• TO BE DONE
Each line from the start of the data below through the one containing "const FANG_RADIUS = 0.75;" must be reproduced exactly.

• INFORMATION SHOWN

* * * * * * * * *

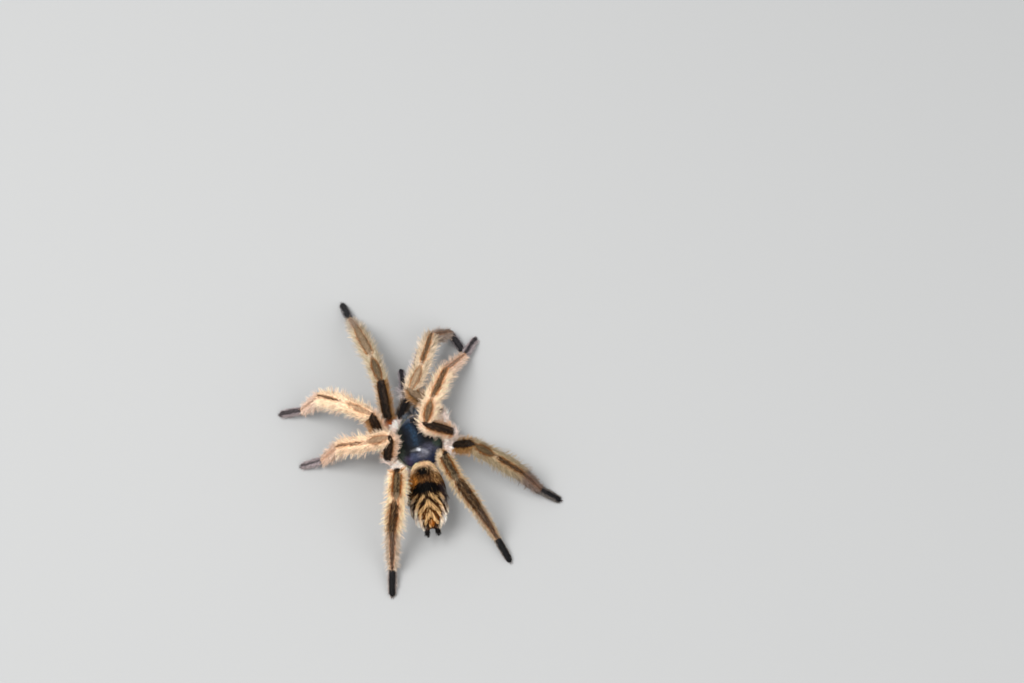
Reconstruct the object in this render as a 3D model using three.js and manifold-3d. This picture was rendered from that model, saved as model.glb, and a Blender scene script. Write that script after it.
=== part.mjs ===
// A tarantula standing with its second right leg folded in over the carapace.
// Millimetres, Z up. The spider faces +Y and its own right side is +X.
// The solids reach out to the tips of the coat.
import * as THREE from "three";
import { mergeVertices } from "three/addons/utils/BufferGeometryUtils.js";
import Module from "manifold-3d";

const GAP = 0.3;
const SMOOTHING = 0.15;

const CARAPACE_LENGTH = 17.4;
const CARAPACE_WIDTH = 15.2;
const CARAPACE_RIM_Z = 8.9;
const CARAPACE_SAG = 0.5;
const CARAPACE_RISE = 3.6;
const CARAPACE_MIDDLE_Y = 3.6;
const CAPUT_RISE = 1.0;

const STERNUM_LENGTH = 13;
const STERNUM_WIDTH = 10;
const STERNUM_HEIGHT = 3.8;
const STERNUM_MIDDLE_Y = 2.6;
const COXA_Z = 6.3;
const COXA_RADIUS = 2.2;
const COXA_DEPTH = 0.82;
const COXA_REACH = 0.56;

const ABDOMEN_LENGTH = 23.6;
const ABDOMEN_WIDTH = 13.8;
const ABDOMEN_HEIGHT = 12.4;
const ABDOMEN_Z = 9.2;
const ABDOMEN_FRONT_Y = -1.8;
const ABDOMEN_SWING_DEG = 4;

const CHELICERA_LENGTH = 6.6;
const CHELICERA_WIDTH = 3.9;
const CHELICERA_HEIGHT = 5.6;
const FANG_LENGTH = 4.6;
const FANG_RADIUS = 0.75;

const SPINNERET_LENGTH = 2.8;
const SPINNERET_RADIUS = 0.95;

const TUBERCLE_WIDTH = 2.6;
const TUBERCLE_LENGTH = 1.7;
const TUBERCLE_HEIGHT = 1.5;
const EYE_RADIUS = 0.34;
// Outwards and forwards as parts of the tubercle, upwards in millimetres.
const EYE_PLACES = [[0.38, 0.45, 0.42], [0.85, 0.5, 0.05], [0.85, -0.35, 0.12], [0.5, -0.5, 0.35]];

const SEGMENT_NAMES = ["femur", "patella", "tibia", "metatarsus", "tarsus"];
const PALP_NAMES = ["femur", "patella", "tibia", "tarsus"];

// Where each pair of limbs leaves the body, on the spider's right side, and the
// two hips that are swung further out.
const ROOTS = {
  palp: [4.9, 12.4],
  leg1: [8.0, 11.0],
  leg2: [10.8, 6.4],
  leg3: [10.7, 0.4],
  leg4: [8.5, -5.0],
  leg_r1: [10.0, 10.4],
  leg_r2: [12.2, 4.4],
};

// Lengths of the segments, from the trochanter out.
const LENGTHS = {
  palp: [8.4, 5.2, 6.2, 7.2],
  leg1: [14.6, 9.0, 11.6, 10.4, 7.3],
  leg2: [13.2, 9.0, 12.6, 11.4, 7.7],
  leg3: [12.0, 7.7, 9.8, 10.4, 7.3],
  leg4: [14.0, 8.0, 12.0, 14.6, 8.2],
};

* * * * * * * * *

• REPLY
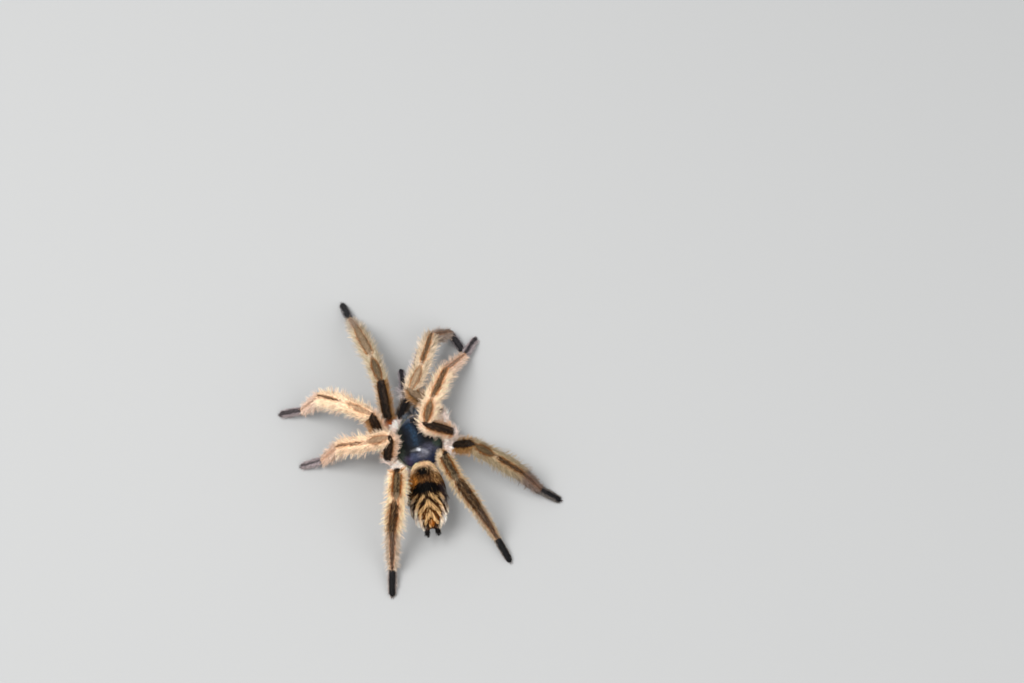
Reconstruct the object in this render as a 3D model using three.js and manifold-3d. This picture was rendered from that model, saved as model.glb, and a Blender scene script. Write that script after it.
=== part.mjs ===
// A tarantula standing with its second right leg folded in over the carapace.
// Millimetres, Z up. The spider faces +Y and its own right side is +X.
// The solids reach out to the tips of the coat.
import * as THREE from "three";
import { mergeVertices } from "three/addons/utils/BufferGeometryUtils.js";
import Module from "manifold-3d";

const GAP = 0.3;
const SMOOTHING = 0.15;

const CARAPACE_LENGTH = 17.4;
const CARAPACE_WIDTH = 15.2;
const CARAPACE_RIM_Z = 8.9;
const CARAPACE_SAG = 0.5;
const CARAPACE_RISE = 3.6;
const CARAPACE_MIDDLE_Y = 3.6;
const CAPUT_RISE = 1.0;

const STERNUM_LENGTH = 13;
const STERNUM_WIDTH = 10;
const STERNUM_HEIGHT = 3.8;
const STERNUM_MIDDLE_Y = 2.6;
const COXA_Z = 6.3;
const COXA_RADIUS = 2.2;
const COXA_DEPTH = 0.82;
const COXA_REACH = 0.56;

const ABDOMEN_LENGTH = 23.6;
const ABDOMEN_WIDTH = 13.8;
const ABDOMEN_HEIGHT = 12.4;
const ABDOMEN_Z = 9.2;
const ABDOMEN_FRONT_Y = -1.8;
const ABDOMEN_SWING_DEG = 4;

const CHELICERA_LENGTH = 6.6;
const CHELICERA_WIDTH = 3.9;
const CHELICERA_HEIGHT = 5.6;
const FANG_LENGTH = 4.6;
const FANG_RADIUS = 0.75;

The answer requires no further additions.